Aber auch bei der Zuordnung von Verlierern und Gewinnern wird schädliche Einseitigkeit praktiziert, wenn z.B. erklärt wird, dass die Kapitaleigner die eigentlichen Gewinner seien. Fakt ist, neben aller dynamischen Entwicklung in diesem Bereich, dass die Liberalisierung der Kapitalmärkte den Wettbewerb um das Kapital und den Wettbewerb des Kapitals untereinander eindeutig enorm verschärft hat. Dieser erhöhte und gewollte Wettbewerb hat naturgemäß die Margen und Zinsspannen des Kapitals weltweit gesenkt. Auch mancher Kapitaleigner sehnt sich darum fälschlicherweise nach geschützten nationalen Märkten zurück.

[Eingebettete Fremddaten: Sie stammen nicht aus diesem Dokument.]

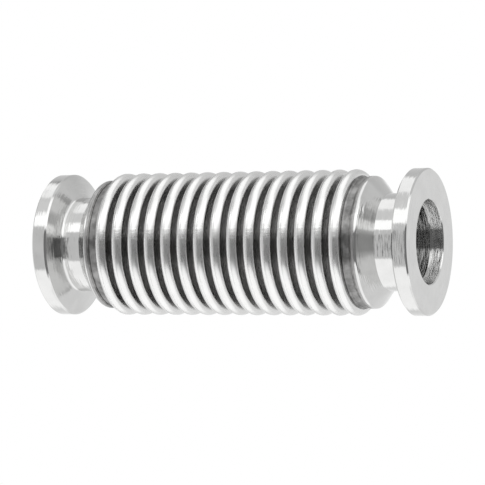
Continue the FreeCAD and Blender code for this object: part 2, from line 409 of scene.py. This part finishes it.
def flange(side, material):
    """Rim, clamp taper, neck, bore and recess, every edge broken by a small radius."""
    taper_foot = RIM_WIDTH + (RIM_R - RIM_BACK - NECK_R) * math.tan(CLAMP_TAPER)
    corners = [
        (0, RECESS_R + EDGE, 0.03 * MM),
        (0, RIM_R - RIM_FRONT, 0.05 * MM),
        (RIM_FRONT, RIM_R, 0.05 * MM),
        (RIM_WIDTH - RIM_BACK, RIM_R, 0.05 * MM),
        (RIM_WIDTH, RIM_R - RIM_BACK, 0.05 * MM),
        (taper_foot, NECK_R, NECK_FILLET),
        (NECK_END, NECK_R, 0),
        (NECK_END, BORE_R + WELD_LEG, 0),
        (NECK_END - WELD_LEG, BORE_R, 0.05 * MM),
        (RECESS_DEPTH + EDGE, BORE_R, 0.04 * MM),
        (RECESS_DEPTH, BORE_R + EDGE, 0.03 * MM),
        (RECESS_DEPTH, RECESS_R, 0.06 * MM),
        (EDGE, RECESS_R, 0.03 * MM),
    ]
    piece = lathe(f"turned_flange_{side}", end_place(side, rounded(corners)))
    return finish_piece(piece, material, f"flange_{side}", f"{side}_end")


def end_cone(side, material):
    """Cone with a rounded lip, and the spigot that the cuff sits on."""
    opening = NECK_END + (BORE_R + CONE_WALL - NECK_R) * CONE_RUN
    corners = [
        (NECK_END, BORE_R + WELD_LEG, 0),
        (NECK_END, NECK_R, 0),
        (NECK_END + (LIP_R - NECK_R) * CONE_RUN, LIP_R, LIP_ROUND),
        (LIP_END, LIP_R, LIP_END_ROUND),
        (LIP_END, CUFF_R - SHEET, 0),
        (SPIGOT_END, CUFF_R - SHEET, 0),
        (SPIGOT_END, SPIGOT_R, 0.1 * MM),
        (opening + (SPIGOT_R - BORE_R) * CONE_RUN, SPIGOT_R, 0.3 * MM),
        (opening, BORE_R, 0.1 * MM),
        (NECK_END + WELD_LEG, BORE_R, 0),
    ]
    piece = lathe(f"weld_cone_{side}", end_place(side, rounded(corners)))
    return finish_piece(piece, material, f"end_cone_{side}", f"{side}_end")


def bead(kind, side, x, r, radius, ripples, material):
    """Weld bead: a ring whose skin rises and falls with each puddle and wanders slowly."""
    def swell(angle):
        puddle = 0.05 * np.abs(np.sin(angle * ripples / 2))
        wander = 0.10 * np.sin(3 * angle + 1.3) * np.sin(7 * angle) + 0.05 * np.sin(17 * angle + 0.4)
        return radius * (puddle + wander)
    piece = lathe(f"{kind}_bead_{side}", end_place(side, circle(x, r, radius)), swell)
    return finish_piece(piece, material, f"{kind}_{side}", f"{side}_end")


def cuff(side, material):
    """Foot of the end wall, its fillet and the cylindrical cuff that is welded to the lip."""
    sign = 1 if side == "right" else -1
    end = CUFF_END_X + FIRST_CREST_X
    corners = [
        (OUTER_BEND, END_WALL_R, 0),
        (OUTER_BEND, CUFF_R, CUFF_FILLET),
        (end, CUFF_R, 0),
        (end, CUFF_R - SHEET, 0),
        (INNER_BEND, CUFF_R - SHEET, CUFF_FILLET + SHEET),
        (INNER_BEND, END_WALL_R, 0),
    ]
    outline = rounded(corners) * [sign, 1] + [-sign * FIRST_CREST_X, 0]
    piece = lathe(f"bellows_cuff_{side}", outline)
    return finish_piece(piece, material, f"cuff_{side}", f"{side}_end")


def bellows_fold(index, material):
    """One bend of the sheet, crest or root, from the middle of one wall to the middle of the next.

    Odd folds are crests and even ones roots.
    """
    x = FIRST_CREST_X + (index - 1) * HALF_PITCH
    last = len(CHAIN) - 1
    left_r = END_WALL_R if index == 1 else WALL_MID_R
    right_r = END_WALL_R if index == last else WALL_MID_R
    if index % 2:
        far, near, far_bend, near_bend = CREST_R, CREST_R - SHEET, OUTER_BEND, INNER_BEND
    else:
        far, near = ROOT_R, ROOT_R + SHEET
        far_bend, near_bend = HALF_PITCH - INNER_BEND, HALF_PITCH - OUTER_BEND
    corners = [
        (x - far_bend, left_r, 0),
        (x - far_bend, far, far_bend),
        (x + far_bend, far, far_bend),
        (x + far_bend, right_r, 0),
        (x + near_bend, right_r, 0),
        (x + near_bend, near, near_bend),
        (x - near_bend, near, near_bend),
        (x - near_bend, left_r, 0),
    ]
    kind = "crest" if index % 2 else "root"
    piece = lathe(f"bellows_{kind}_{(index + 1) // 2:02d}", rounded(corners))
    finish_piece(piece, material)
    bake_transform(piece)
    if index < last:
        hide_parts(frame["record"]["behaviour"]["bodies"][CHAIN[index]][0])
    return piece


# ---------------------------------------------------------------- studio

def studio_world():
    """Light tent with grey and black cards, whose edges the turned faces mirror.

    Elevation is in degrees above the horizon, and azimuth in degrees from the front, -Y, towards +X,
    or from behind, +Y, towards -X. Each card is (measure of azimuth, level, azimuth from, to, softness,
    elevation from, to, softness).
    """
    world = bpy.data.worlds.new("light_tent")
    bpy.context.scene.world = world
    world.use_nodes = True
    tree = world.node_tree
    tree.nodes.clear()
    s = Shader(tree)
    x, y, z = s.split(s.node("ShaderNodeTexCoord", {}, {}, 0))
    elevation = z.math("ARCSINE") * (180 / math.pi)
    front = x.math("ARCTAN2", y * -1) * (180 / math.pi)
    back = (x * -1).math("ARCTAN2", y) * (180 / math.pi)
    cards = [
        (back, 0.95, -80, 80, 12, -40, 10, 12),
        (back, 0.72, -35, 35, 10, 15, 50, 8),
        (back, 0.40, 42, 75, 8, 10, 45, 8),
        (back, 0.80, -80, -35, 10, 0, 50, 10),
        (front, 0.58, -110, -65, 10, 12, 52, 8),
        (front, 0.88, -65, -40, 10, -20, 50, 8),
        (front, 0.80, -45, -12, 10, -34, 26, 4),
        (front, 0.95, -75, -25, 8, 50, 68, 5),
        (front, 1.70, -40, 95, 8, 29, 47, 3),
        (front, 1.70, -8, 95, 6, 22, 30, 3),
        (front, 1.90, -64, -42, 5, 24, 38, 4),
        (front, 0.60, -64, -42, 6, -14, 12, 6),
        (front, 0.24, -14, 92, 5, -31, 15, 4),
        (front, 2.00, 88, 115, 5, 12, 26, 4),
        (front, 0.24, 85, 112, 5, -12, 8, 3),
    ]
    light = 1.4                     # level of the tent between the cards
    for azimuth, level, west, east, side_soft, low, high, soft in cards:
        card = azimuth.band(west, east, side_soft) * elevation.band(low, high, soft)
        light = light + (level - light) * card
    camera = s.node("ShaderNodeLightPath", {}, {}, 0)
    level = camera + (1 - camera) * light
    background = s.node("ShaderNodeBackground", {}, {"Color": (1.0, 1.0, 1.0, 1.0), "Strength": level})
    s.node("ShaderNodeOutputWorld", {}, [background])


def studio_floor():
    """White floor, lit evenly so that it has no horizon, low enough to stay clear of a bent bellows."""
    size, drop = 2.0, 60 * MM
    height = cad_box[0].z - drop
    mesh = bpy.data.meshes.new("floor")
    corners = [(-size, -size, height), (size, -size, height), (size, size, height), (-size, size, height)]
    mesh.from_pydata(corners, [], [(0, 1, 2, 3)])
    floor = bpy.data.objects.new("floor", mesh)
    bpy.context.scene.collection.objects.link(floor)
    material = bpy.data.materials.new("white_floor")
    material.use_nodes = True
    material.node_tree.nodes.clear()
    s = Shader(material.node_tree)
    glow = s.node("ShaderNodeEmission", {}, {"Color": (1.0, 1.0, 1.0, 1.0), "Strength": 1.0})
    s.node("ShaderNodeOutputMaterial", {}, [glow])
    mesh.materials.append(material)
    floor.visible_glossy = False


def camera():
    """Long lens, level with the pipe axis and 23 degrees round towards the right end."""
    data = bpy.data.cameras.new("camera")
    view = bpy.data.objects.new("camera", data)
    bpy.context.scene.collection.objects.link(view)
    distance, turn, roll = 0.519, math.radians(23.0), math.radians(0.44)
    view.location = (distance * math.sin(turn), -distance * math.cos(turn), 0)
    level, tilted = Euler((math.pi / 2, 0, turn)).to_matrix(), Euler((0, 0, -roll)).to_matrix()
    view.rotation_euler = (level @ tilted).to_euler()
    data.sensor_width = 36.0
    data.lens = 184.4
    data.shift_x, data.shift_y = 0.0022, 0.0017
    bpy.context.scene.camera = view


def main():
    bpy.context.scene.view_settings.view_transform = "Standard"
    turned, cone, sheet = turned_steel(), cone_steel(), formed_steel()
    worn, welded = cuff_steel(), weld_metal()
    for side in ("left", "right"):
        flange(side, turned)
        end_cone(side, cone)
        bead("bore_weld", side, *BORE_BEAD, welded)
        bead("seam_weld", side, *SEAM_BEAD, welded)
        cuff(side, worn)
    for index in range(1, len(CHAIN)):
        bellows_fold(index, sheet)
    studio_world()
    studio_floor()
    camera()


main()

Vorurteile ersetzen eben keine Urteile.

Bei den konkreten Empfehlungen und Lösungsansätzen für die nationale und die internationale Politik, sind erhebliche aber nicht ganz überraschende Unterschiede festzumachen. Die parteipolitisch unterschiedlichen Antworten in der nationalen Politik sind in den auf die Weltpolitik verlängerten Ansätzen eindeutig wieder zu erkennen. So sind die bekannten Streitpunkte über die Bedeutung des staatlichen und des privaten Korridors über Rolle und Umfang der öffentlichen Güter, aber auch die Fragen von Freiheit oder Regulierung als alte Bekannte wieder zu entdecken. All zu oft war bei der Mehrheit erkennbar, dass sie die Aufgabenstellung der Globalisierung mit nationalen und mehr oder weniger sozialistischen planwirtschaftlichen Antworten lösen will. Dies wirkt vor der Größe der Herausforderung über weite Strecken provinziell.